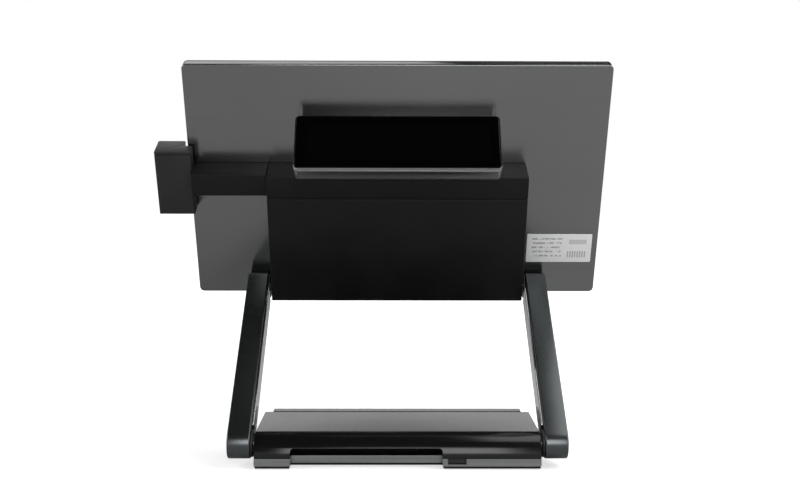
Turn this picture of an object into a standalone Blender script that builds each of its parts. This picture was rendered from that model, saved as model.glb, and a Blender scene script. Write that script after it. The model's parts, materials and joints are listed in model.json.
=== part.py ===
"""Countertop point-of-sale touchscreen terminal on a folding two-arm stand.

A wedge-shaped base carries two arms.  The arms carry a leaning touchscreen with a rear
housing, a card reader on a side bar and a small tilting customer display.
Units are metres.  +Z is up, the touchscreen faces -Y and the customer display faces +Y.
The origin is the centre of the base's underside on the counter.
"""

import math

import bmesh
import bpy
from mathutils import Matrix, Vector

# ---------------------------------------------------------------- clearances
GAP = 0.0003
RUNNING_GAP = 0.0003
CUT_OVERRUN = 0.002

# ---------------------------------------------------------------- base
BASE_WIDTH = 0.2364
BASE_DEPTH = 0.185
BASE_CORNER_RADIUS = 0.004
PAD_THICKNESS = 0.0016
PAD_SET_BACK = 0.0006
TRAY_TOP = 0.0081
TRAY_WALL = 0.0022
TRAY_FLOOR = 0.0014
COVER_TOP = 0.0272
COVER_WALL = 0.0018
COVER_DEPTH = 0.0925
COVER_BEND_RADIUS = 0.018
RIDGE_SIDE_STEP = 0.0072
RIDGE_RISE = 0.0003
RIDGE_DEPTH = 0.0150
RIDGE_ROUND = 0.003
FRONT_SLOPE_DEPTH = 0.019
FRONT_LEDGE_TOP = 0.0102
FRONT_WALL = 0.0016
OUTLET_LEFT_MARGIN = 0.0812
OUTLET_RIGHT_MARGIN = 0.0297
OUTLET_BELOW_TOP = 0.0106
OUTLET_SET_BACK = 0.012
OUTLET_CORNER_RADIUS = 0.003
LOCK_SLOT_WIDTH = 0.0153
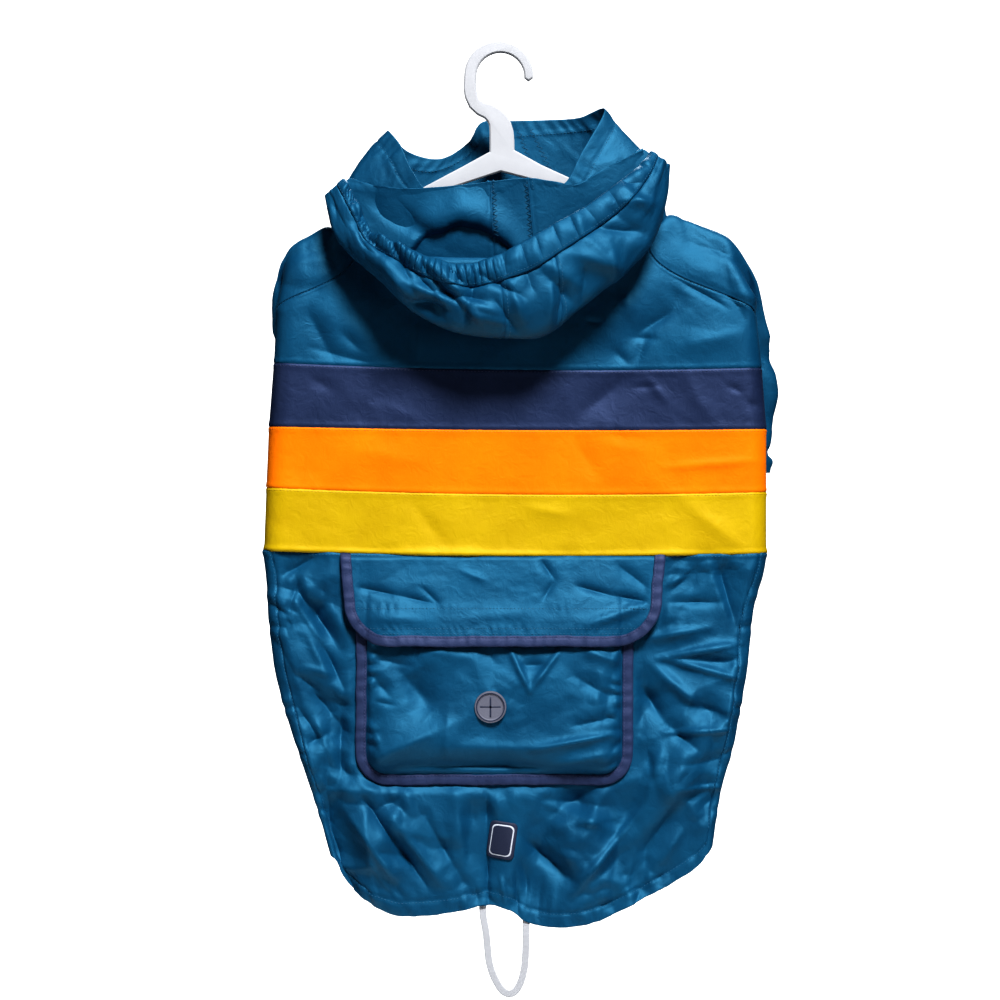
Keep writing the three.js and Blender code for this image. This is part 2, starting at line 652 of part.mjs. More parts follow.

■ **What you will do**
Output the complete data exactly as written.

■ **Correct result**
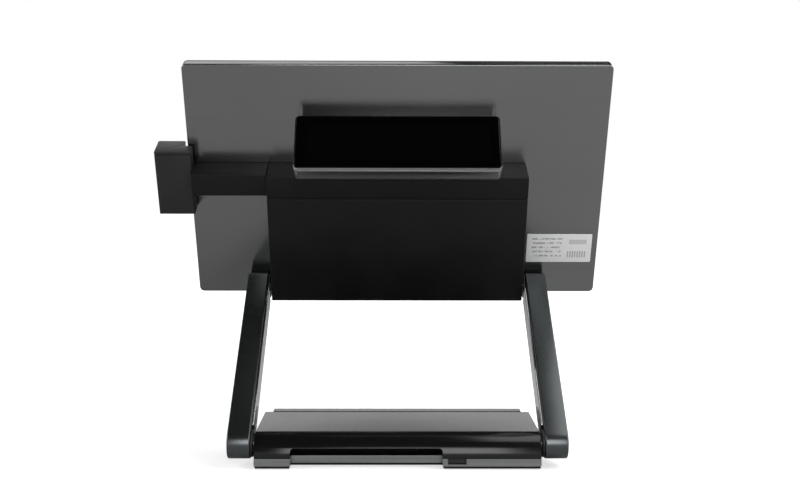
Turn this picture of an object into a standalone Blender script that builds each of its parts. This picture was rendered from that model, saved as model.glb, and a Blender scene script. Write that script after it. The model's parts, materials and joints are listed in model.json.
=== part.py ===
"""Countertop point-of-sale touchscreen terminal on a folding two-arm stand.

A wedge-shaped base carries two arms.  The arms carry a leaning touchscreen with a rear
housing, a card reader on a side bar and a small tilting customer display.
Units are metres.  +Z is up, the touchscreen faces -Y and the customer display faces +Y.
The origin is the centre of the base's underside on the counter.
"""

import math

import bmesh
import bpy
from mathutils import Matrix, Vector

# ---------------------------------------------------------------- clearances
GAP = 0.0003
RUNNING_GAP = 0.0003
CUT_OVERRUN = 0.002

# ---------------------------------------------------------------- base
BASE_WIDTH = 0.2364
BASE_DEPTH = 0.185
BASE_CORNER_RADIUS = 0.004
PAD_THICKNESS = 0.0016
PAD_SET_BACK = 0.0006
TRAY_TOP = 0.0081
TRAY_WALL = 0.0022
TRAY_FLOOR = 0.0014
COVER_TOP = 0.0272
COVER_WALL = 0.0018
COVER_DEPTH = 0.0925
COVER_BEND_RADIUS = 0.018
RIDGE_SIDE_STEP = 0.0072
RIDGE_RISE = 0.0003
RIDGE_DEPTH = 0.0150
RIDGE_ROUND = 0.003
FRONT_SLOPE_DEPTH = 0.019
FRONT_LEDGE_TOP = 0.0102
FRONT_WALL = 0.0016
OUTLET_LEFT_MARGIN = 0.0812
OUTLET_RIGHT_MARGIN = 0.0297
OUTLET_BELOW_TOP = 0.0106
OUTLET_SET_BACK = 0.012
OUTLET_CORNER_RADIUS = 0.003
LOCK_SLOT_WIDTH = 0.0153
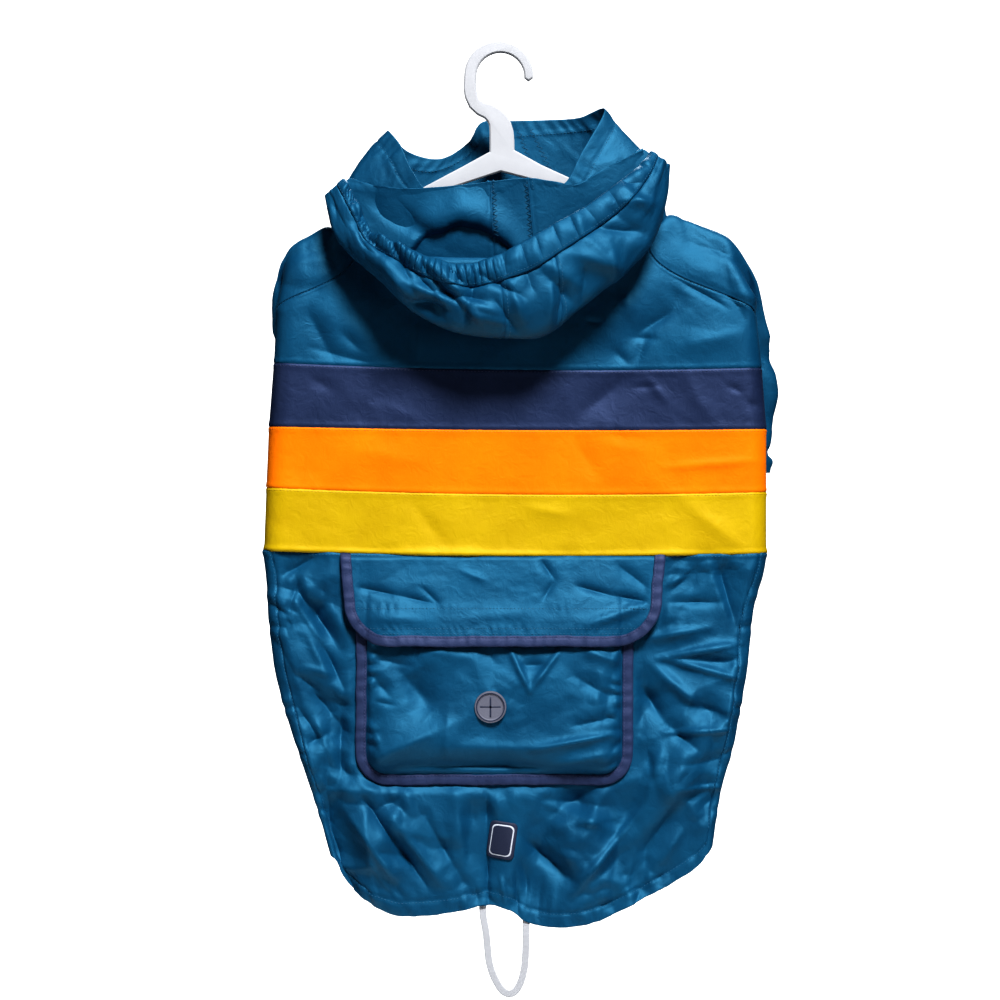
Keep writing the three.js and Blender code for this image. This is part 2, starting at line 652 of part.mjs. More parts follow.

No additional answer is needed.